The website Baseballprospectus.com is outstanding and its annual book is a vital tool in my fantasy baseball preparation (not exactly the most sterling of recommendations, given my lousy track record). The brains behind BP have since added football and basketball sites, the latter of which employs RPI maven Ken Pomeroy. Actually, he no longer compiles RPI rankings, but he continues to break down teams and conferences at his site.
One thing is clear in looking at his analysis of Hofstra and the CAA: Ken is firmly on the Flying Dutchmen bandwagon. He picks the Dutch to finish third in the CAA at 13-5 and 22-7 overall. Pomeroy has VCU and George Mason finishing tied for first at 15-3. That's great news for Mason, because as you know, earning a share of the regular season crown is as good as winning it outright (third question in the link).
You can see Pomeroy’s projections for every CAA team by clicking on the CAA link. You should know, though, that his projections don’t match the predictions that he lists on the right-hand side of the page: He’s predicting only three conference losses for Hofstra (on the road to VCU, Drexel and Mason) and an overall record of 24-5, which would be the Dutchmen’s best ever at the Division I level and the program’s best mark since the 1961-62 team went 24-4. (The Bracket Buster game in February is not included among his projections or predictions)
Even going 15-3 is still only good enough for third in the predictions: According to Pomeroy’s predictions, VCU and Mason will both go 17-1 in conference play. Hofstra is predicted to hand VCU its only loss when the two teams meet in Hempstead while Mason is pegged to fall to VCU.

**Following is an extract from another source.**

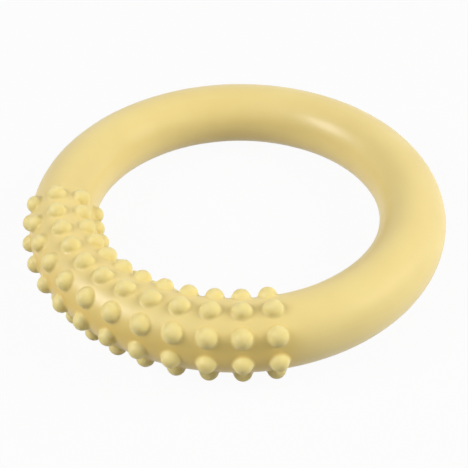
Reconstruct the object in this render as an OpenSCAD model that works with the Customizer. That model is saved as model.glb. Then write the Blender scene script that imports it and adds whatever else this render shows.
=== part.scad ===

Pomeroy explains that the difference between projected record and the predicted record “…accounts for the unexpected results that will inevitably happen during the season.” Aha! Another difference between the math geniuses and the rest of us: They build in a margin for error with predictions while we just blindly pick teams one through 12.
Pomeroy doesn’t expect or predict a banner season for the CAA: The top four teams are the only ones projected to finish above .500 and five are projected to lose at least 11 games, with UNC-Wilmington bringing up the rear at 2-16. Ouch. The predictions are even uglier, with a mind-boggling eight teams slotted to finish below .500 in conference play, “led” by UNC-Wilmington at 0-18. I’m not sure, but I think two-thirds of the league finishing under .500 in conference play would ruin any at-large chances.
Pomeroy’s projections/predictions are as follows:
1t.) VCU (15-3 projected, 17-1 predicted)
1t.) George Mason (15-3 projected, 17-1 predicted)
3.) Hofstra (13-5 projected, 15-3 predicted)
4.) Drexel (11-7 projected 14-4 predicted)
5t.) Old Dominion (9-9 projected, 8-10 predicted)
5t.) Georgia State (9-9 projected, 7-11 predicted)
5t.) Northeastern (9-9 projected, 7-11 predicted)
8t.) William & Mary (7-11 projected, 7-11 predicted)
8t.) Delaware (7-11 projected, 6-12 predicted)
8t.) Towson (7-11 projected, 5-13 predicted)
11.) James Madison (6-12 projected, 5-13 predicted)
12.) UNC-Wilmington (2-16 projected, 0-18 predicted)
Pomeroy predicts a lot of long cold winter nights for William & Mary (two four-game losing streaks), Georgia State (a four-game losing streak), James Madison (a four-game losing streak), Towson (a four-game losing streak and a six-game losing streak), Northeastern (a five-game losing streak) and Delaware (an eight-game losing streak).
The projections/predictions by Pomeroy are, uhh, a bit different than the consensus from mid-November:
2t.) Old Dominion
4.) George Mason
6.) Georgia State
8.) James Madison
10.) William & Mary
What’s all this prove? Not much, not yet anyway. There’s still a whole lot of basketball to be played and more projections and predictions to be tested. But come March, maybe we’ll all be reminded we should have taken math a bit more seriously in high school.